El oficio de representante surgió para suplir una carencia enorme: proteger y custodiar los contratos de los protagonistas de la actividad, los jugadores de fútbol. Durante muchas décadas los futbolistas recibieron mucho menos de lo que merecían y generaban.
Después los representantes pasaron a manejar la carrera de algunos entrenadores, lo que muchas veces podía generar un evidente conflicto de intereses. Hay largas historias que demuestran cómo un técnico determinado conformaba planteles sólo con jugadores representados por el mismo agente.
Pero la codicia creció. Ya no eran sólo los jugadores ni lo entrenadores sino que pasaron a ser propietarios o accionistas de los clubes. Para no ser tan evidentes, usaron muchas veces palos blancos o empresas, pues la legislación impide que representantes participen en cualquier propiedad de los equipos.

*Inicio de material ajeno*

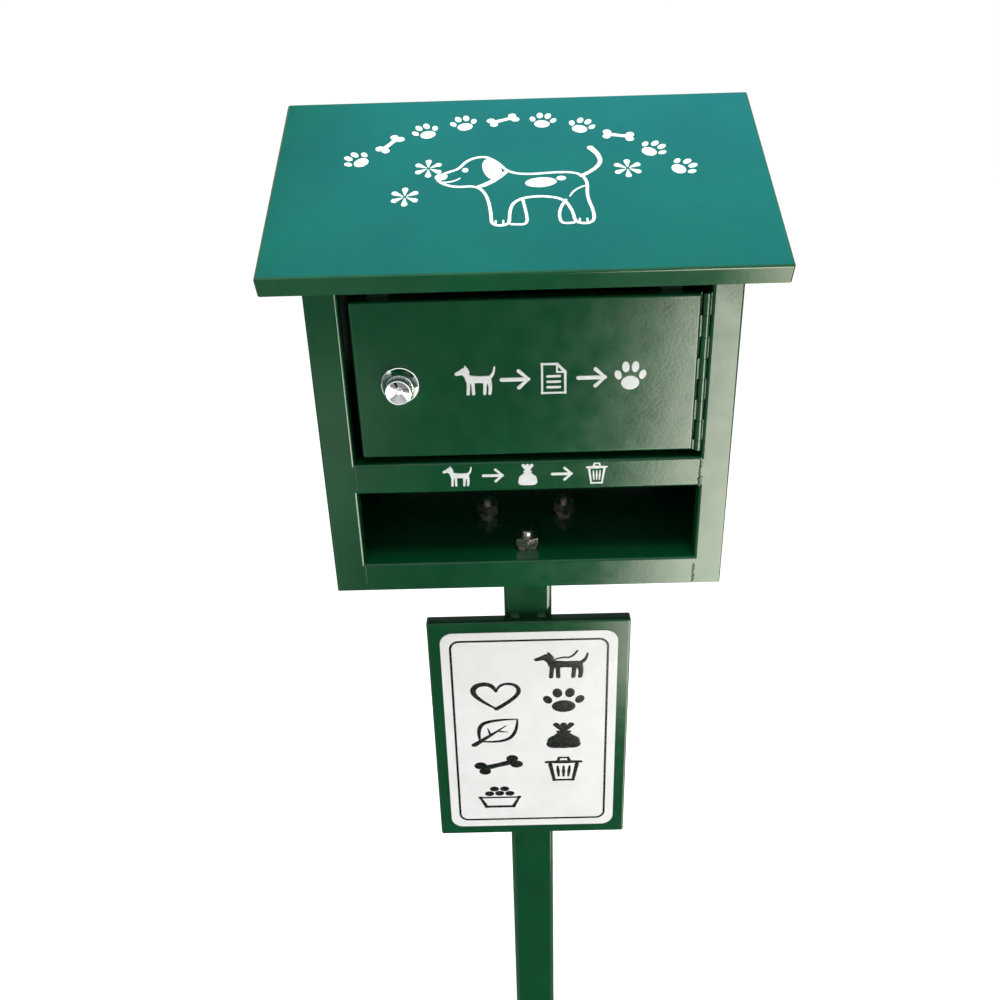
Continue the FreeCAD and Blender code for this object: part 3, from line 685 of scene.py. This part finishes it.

La vereda se había cruzado evidentemente. Los representantes manejaban carreras de jugadores, también de entrenadores, conocían los presupuestos del fútbol, formaban alianzas con instituciones donde podían instalar a sus representados. Pero no contentos con eso, ahora son intermediarios para conseguir auspiciadores, pero no cualquier patrocinio, sino las casas de apuestas con todo el manto de duda que significa. ¿Es necesario explicar lo peligroso que es cruzar las apuestas deportivas con los equipos de fútbol y las competencias? Un debate que en Europa está instalado hace rato y cuyas respuestas son las inciertas como las propias interrogantes.
El fútbol está tomado por los representantes por culpas propias y por una actividad que simplemente los dejó crecer a alturas que ya no es posible controlar. Excedieron su rol con largueza y hoy definen prácticamente cada aspecto de la actividad. Cómo no hacerlo si están presentes en todos los lados del mostrador.